The Church is a powerful force, and comments made by members of the clergy can strongly influence their parishioners and other members of the public. I would love to see church folk unite and direct equal energy towards other issues that are negatively affecting our country.

So I humbly submit a shortlist of issues I would love to see the Church confront and make a big stink about:

1) The maltreatment of our children

As a society, we have failed our children. Children are being abandoned, abused and murdered at an alarming rate. They are abused and killed by adults, including their parents and caregivers, and also by other children. The majority of abuse cases go unreported or are covered up and the victims continue to suffer in silence. Our children's homes are being shut down. Glenhope and Windsor closed their doors some time ago and Alpha recently shuttered its dormitory facilities because of serious issues.

2) The murder rate

Jamaica’s murder rate is consistently in the top 10 globally. It is in the range of a country at civil war. As a matter of fact, at the height of the Iraq war, more people were being killed, per capita, in Jamaica than American soldiers. And the murders are becoming more barbaric, with beheadings no longer even raising eyebrows. We are all at risk. Men, women, pregnant women, children, the elderly, straight, gay; no one is spared the wrath of our vicious murderers.

3) Political corruption, 'bandoolooism' and 'a nuh nutten' mentality

Thank God for the Reverend Rennard White, who recently stated: "This is a country that has made a way of life out of dishonesty.” He is right. Our political leaders have been very weak on transparency and accountability, and political corruption is rife.

It is not uncommon for large contracts to be given to friends and associates of our politicians through questionable channels. Kickbacks and extortion are par for the course. Taxes are waived for cronies. Some of our leaders have enabled the institutionalisation of electricity theft in their communities, and in doing so have empowered their constituents with a sense of entitlement. All these actions have cost us billions of dollars.

And when a member of parliament can tell a female news anchor on live television to "go to hell" and a mayor can say that police must "shoot first and ask questions later" and no punitive measures are taken, we know that, as a nation, we have a serious problem.

The actions - and inaction - of some of our leaders have set the tone for the 'bandoolooism' and 'a nuh nutten' mentality that prevails in our country, as when other Jamaicans, especially children, observe this type of behaviour and the subsequent lack of consequences, they feel free to say and do whatever they want and expect no repercussions. No wonder we have become world leaders in visa and passport fraud and lotto scamming.

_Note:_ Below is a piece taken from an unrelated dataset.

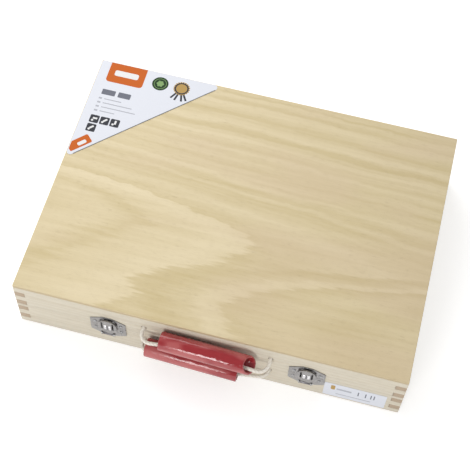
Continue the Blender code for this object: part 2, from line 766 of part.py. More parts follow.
def cut_end(grip, middle, half):
    """Cut a grip's right end at a slant, with the longest lip at the full length."""
    reach = 2 * GRIP_RADIUS
    inward = half - GRIP_RADIUS * math.tan(math.radians(END_SLANT))
    lean = Matrix.Rotation(math.radians(END_LEAN), 4, "X")
    slant = Matrix.Rotation(math.radians(90 - END_SLANT), 4, "Y")
    place = middle @ at(inward, 0, 0) @ lean @ slant
    cut(grip, box_mesh((-reach, -reach, 0), (reach, reach, reach)), place)


def add_handle(name, left, right, height, length, shift, rise, tray_axis=None):
    """A cord from knot to knot, and the tube grip that turns on it."""
    hand = add_axis(f"{name}_slide_axis", 0, -HALF_DEPTH, height)
    if tray_axis is not None:
        hand.parent = tray_axis
        hand.matrix_parent_inverse = Matrix.Translation(-tray_axis.location)
    line = cord_line(left, right, height)
    cord = add_part(f"{name}_cord", tube_mesh(line, CORD_RADIUS), COTTON, Matrix.Identity(4), hand,
                    round_piece=True)
    for knot in (line[0], line[-1]):
        join(cord, ball_mesh(KNOT_RADIUS, knot), Matrix.Identity(4))
    outer = GRIP_RADIUS
    half = length / 2
    soft = GRIP_ROUNDING
    ease = GRIP_EASE
    ring = [(outer - soft, half), (outer - ease, half - ease), (outer, half - soft),
            (outer, soft - half), (outer - ease, ease - half), (outer - soft, -half),
            (GRIP_BORE_RADIUS, -half), (GRIP_BORE_RADIUS, half)]
    middle = at(shift, -HALF_DEPTH - GRIP_STANDOFF, height + rise)
    middle = middle @ Matrix.Rotation(math.radians(-GRIP_YAW), 4, "Z")
    grip = add_part(f"{name}_grip", profile_mesh(ring, closed=True), RED_PLASTIC, middle @ ALONG_X,
                    hand, round_piece=True)
    turn(grip, GRIP_SIDES)
    return grip, middle


# Paper


def add_corner_label(body):
    """A triangle of paper on the lid's back left corner, its long edge facing the middle."""
    left = -HALF_WIDTH + LABEL_INSET
    back = HALF_DEPTH - LABEL_INSET
    outline = rounded([(left, back - LABEL_DEPTH), (left + LABEL_WIDTH, back), (left, back)],
                      [LABEL_TIP_ROUNDING, LABEL_TIP_ROUNDING, LABEL_CORNER_ROUNDING])
    mesh = plate_mesh(outline, SEAT_GAP, SEAT_GAP + PAPER_THICKNESS)
    add_part("corner_label", mesh, PAPER, at(0, 0, BOX_HEIGHT) @ ON_TOP, body)


def add_front_sticker():
    """A small white sticker low on the base's front, right of the right latch."""
    left = (LATCH_SPACING + LATCH_WIDTH) / 2 + CLEARANCE
    right = HALF_WIDTH - STICKER_INSET
    top = BASE_HEIGHT - STICKER_DROP
    outline = rounded([(left, STICKER_LIFT), (right, STICKER_LIFT), (right, top), (left, top)],
                      [STICKER_ROUNDING] * 4)
    mesh = plate_mesh(outline, SEAT_GAP, SEAT_GAP + PAPER_THICKNESS)
    add_part("front_sticker", mesh, PAPER, at(0, -HALF_DEPTH, 0) @ ON_FRONT)


def build():
    """The whole tool box."""
    lid_axis = add_axis("lid_hinge_axis", 0, HINGE_AXIS_Y, BASE_HEIGHT)
    add_panel("base_panel", PLY_BASE, 0)
    add_panel("lid_panel", VENEER, BOX_HEIGHT - PANEL_THICKNESS, lid_axis)
    base = add_walls("base", BASE_WALL_LOW, BASE_WALL_HIGH, PANEL_THICKNESS + FINGER_HEIGHT / 2, True)
    lid = add_walls("lid", LID_WALL_LOW, LID_WALL_HIGH, BOX_HEIGHT - PANEL_THICKNESS, False, lid_axis)
    base_front = cord_holes(BASE_HOLE_HEIGHT)
    lid_front = cord_holes(LID_HOLE_HEIGHT)
    base_back = []
    lid_back = []
    for number, side in ((1, -1), (2, 1)):
        add_hinge(side, number, base_back, lid_back, lid_axis)
        add_latch(side, number, base_front, lid_front, lid_axis)
    for wall, holes in ((base["front"], base_front), (lid["front"], lid_front),
                        (base["back"], base_back), (lid["back"], lid_back)):
        drill(wall, holes)
    upper_grip, middle = add_handle("upper", UPPER_CORD_LEFT, UPPER_CORD_RIGHT, LID_HOLE_HEIGHT,
                                    UPPER_GRIP_LENGTH, UPPER_GRIP_SHIFT, UPPER_GRIP_RISE, lid_axis)
    cut_end(upper_grip, middle, UPPER_GRIP_LENGTH / 2)
    add_handle("lower", LOWER_CORD_LEFT, LOWER_CORD_RIGHT, BASE_HOLE_HEIGHT, LOWER_GRIP_LENGTH,
               LOWER_GRIP_SHIFT, LOWER_GRIP_RISE)
    add_corner_label(lid_axis)
    add_front_sticker()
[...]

I would love to see the church galvanise its Christian soldiers to come out in droves publicly and wage war against these atrocities. I encourage our church leaders to utilise social media and traditional media to take their messages from behind the pulpit and into the streets, to lobby, to advocate and to make their voices heard loud and clear.

We really could use some divine intervention.

Michael Abrahams is a gynaecologist and obstetrician, comedian, and poet. Email feedback to columns@gleanerjm.com andmichabe_1999@hotmail.com, or tweet mikeyabrahams.

ENDS

Also see and hear previous rants and entries from the doc on the bullying perception of the gay lobby HERE 

also see


Local Gays Getting Comfortable ... But Church Stands Resolute Against Homosexuality (Gleaner)

What goes on in the minds of the overly religious?

Church claims future victimization if buggery is decriminalized in Jamaica

Betty Ann Blaine & foreign religious zealots continue their paranoia & misrepresentations of male homosexuality

Letters & Opinions: Anti-gay Christians threaten free speech ............Christian Ethics And The UTech Beating

The shouting matches are not helping anybody right now and when this all settles as it must what is the damage done to the work done over the forty years of LGBT advocacy in total, will the cemented or revived homo-negative and homophobic views ever rescind?

JFLAG's late in the day call for a dialogue just a day after the Professor Bain firing story broke has been lost in the firestorm and to think the Interfaith discussions started in 2008 and were stopped between the United Theological College representatives, theologians and activists including myself but somehow the secular ambit was twinned with the public advocacy and now we have the aftermath as well. I had warned about this some months ago via a podcast as the clouding of the real goals which is the privacy,consent and decriminalization of buggery not whether or not God exists as those are false dichotomies added to the mix.